Updated

Two Democratic presidential candidates with extensive foreign policy experience warned Thursday that the current unrest in Pakistan is reminiscent of events that led up to the Iranian hostage crisis of 1979-81.

Joe Biden, chairman of the Senate Foreign Relations Committee, and Bill Richardson, a former U.N. ambassador during the Clinton administration, said the U.S. is in danger of repeating the mistakes that led to one of the nation's worst international debacles of the last half century.

Biden and Richardson, speaking separately to the New Hampshire Institute of Politics at Saint Anselm College, both called for new aid policies to restore democracy and prevent a failed state.

Pakistani President Pervez Musharraf declared emergency rule last Saturday and granted sweeping powers to authorities to crush political dissent.

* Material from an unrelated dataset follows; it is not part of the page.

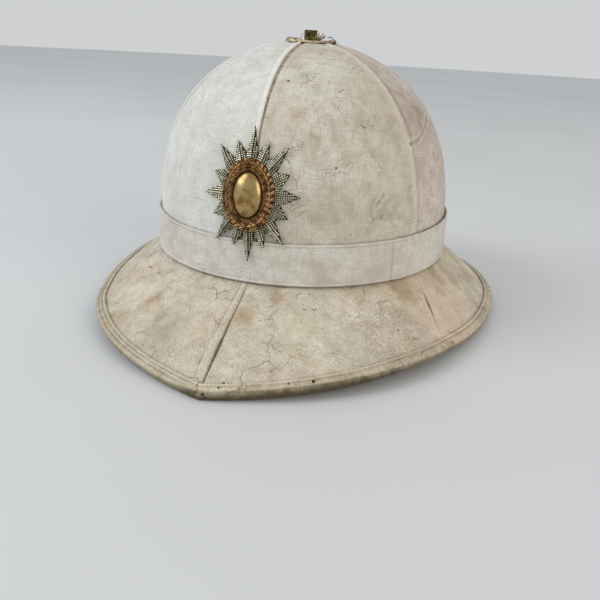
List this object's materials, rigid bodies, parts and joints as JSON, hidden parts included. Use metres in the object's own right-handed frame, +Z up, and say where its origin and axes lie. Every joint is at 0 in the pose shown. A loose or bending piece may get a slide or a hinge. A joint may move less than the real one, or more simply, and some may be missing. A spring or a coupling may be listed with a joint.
{
  "type": "pith helmet",
  "caption": "Domed cork sun helmet covered in seamed white cloth, with a pointed front peak, a hatband, a bound edge and a metal star badge, its ventilator missing.",
  "frame": {"origin": "middle of the helmet's box, on the surface that the rim rests on", "axes": "+Z up through the crown, -Y towards the front peak, +X towards the wearer's left"},
  "size_m": [0.2718, 0.3486, 0.1758],
  "materials": {
    "lined_cork": "moulded cork with thin pale cloth pasted inside",
    "crown_cloth": "whitened cotton cloth, matt",
    "brim_cloth": "whitened cotton cloth, stained, matt",
    "binding_cloth": "folded cotton strip under old whitening",
    "torn_cloth": "frayed cotton",
    "dull_brass": "turned brass, tarnished",
    "white_metal": "die-struck white metal, darkened in the hollows",
    "gilding_metal": "die-struck gilding metal, tarnished"
  },
  "bodies": {
    "root": {"cork_body": "lined_cork", "crown_panel_front_left": "crown_cloth", "crown_panel_side_left": "crown_cloth", "crown_panel_back_left": "crown_cloth", "crown_panel_back_right": "crown_cloth", "crown_panel_side_right": "crown_cloth", "crown_panel_front_right": "crown_cloth", "brim_cover_front_left": "brim_cloth", "brim_cover_back_left": "brim_cloth", "brim_cover_back_right": "brim_cloth", "brim_cover_front_right": "brim_cloth", "edge_binding": "binding_cloth", "hatband": "crown_cloth", "ventilator_collet": "dull_brass", "torn_cloth": "torn_cloth", "badge_star": "white_metal", "badge_wreath": "gilding_metal", "badge_boss": "gilding_metal"}
  },
  "joints": []
}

Both Democrats said U.S. support for Musharraf is similar to the support offered to the unelected leader of Iran, Shah Mohammed Reza Pahlavi, before he was overthrown.

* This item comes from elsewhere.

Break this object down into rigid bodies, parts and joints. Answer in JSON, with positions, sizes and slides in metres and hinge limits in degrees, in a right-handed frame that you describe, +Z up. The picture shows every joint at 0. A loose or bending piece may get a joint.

"Pakistan has strong democratic traditions and a large moderate majority," Biden said. "But the moderate majority must have a voice in the system and an outlet with elections. If not, moderates may find that they have no choice but to find common cause with extremists, just as the Shah's opponents did in Iran three decades ago.

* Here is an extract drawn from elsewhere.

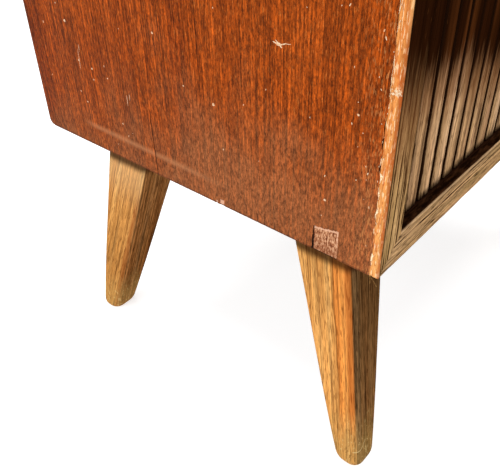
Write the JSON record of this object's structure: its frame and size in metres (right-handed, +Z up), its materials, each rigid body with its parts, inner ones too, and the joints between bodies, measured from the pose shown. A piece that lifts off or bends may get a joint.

"But unlike Iran, Pakistan already is a nuclear state."

Richardson said he would considering cutting off aid to nations, such as Pakistan, that flout good governance. He noted the United States has given Pakistan $10 billion since 2001, mainly to benefit the military.

"We made the mistake years ago of backing a dictatorship in Iran. We're paying for it today. ... Unless we advocate democracy and human rights and a dramatic change in Pakistan, we're in danger of making the same mistake," Richardson said during a general question-and-answer sessions about U.S. security.

In 1979, hundreds of militant Iranian university students seized the U.S. Embassy in Tehran because they objected to U.S. support for the deposed Pahlavi. About 70 Americans were held hostage for 444 days. They were released on Jan. 19, 1981, minutes after Ronald Reagan was sworn in as president.

Biden said this scenario could be repeated, only this time with nuclear implications.

"It is hard to imagine a greater nightmare for America than the world's second-largest Muslim nation becoming a failed state in fundamentalists' hands, with an arsenal of nuclear weapons and a population larger than Iran, Iraq, Afghanistan and North Korea combined," Biden said.

Biden proposed tripling U.S. non-security aid to Pakistan to $1.5 billion a year for the next 10 years, another $1 billion if Pakistan can provide measurable results in cracking down on Islamic extremism and an addition $1 billion bonus if the country can stage valid elections.

"You might say, particularly here in New Hampshire, that's a lot of money. It is a lot of money, but it's about what we spend on one month of the war in Iraq," Biden said, referring to this first-in-the-nation presidential primary state's reputation for fiscal conservatism.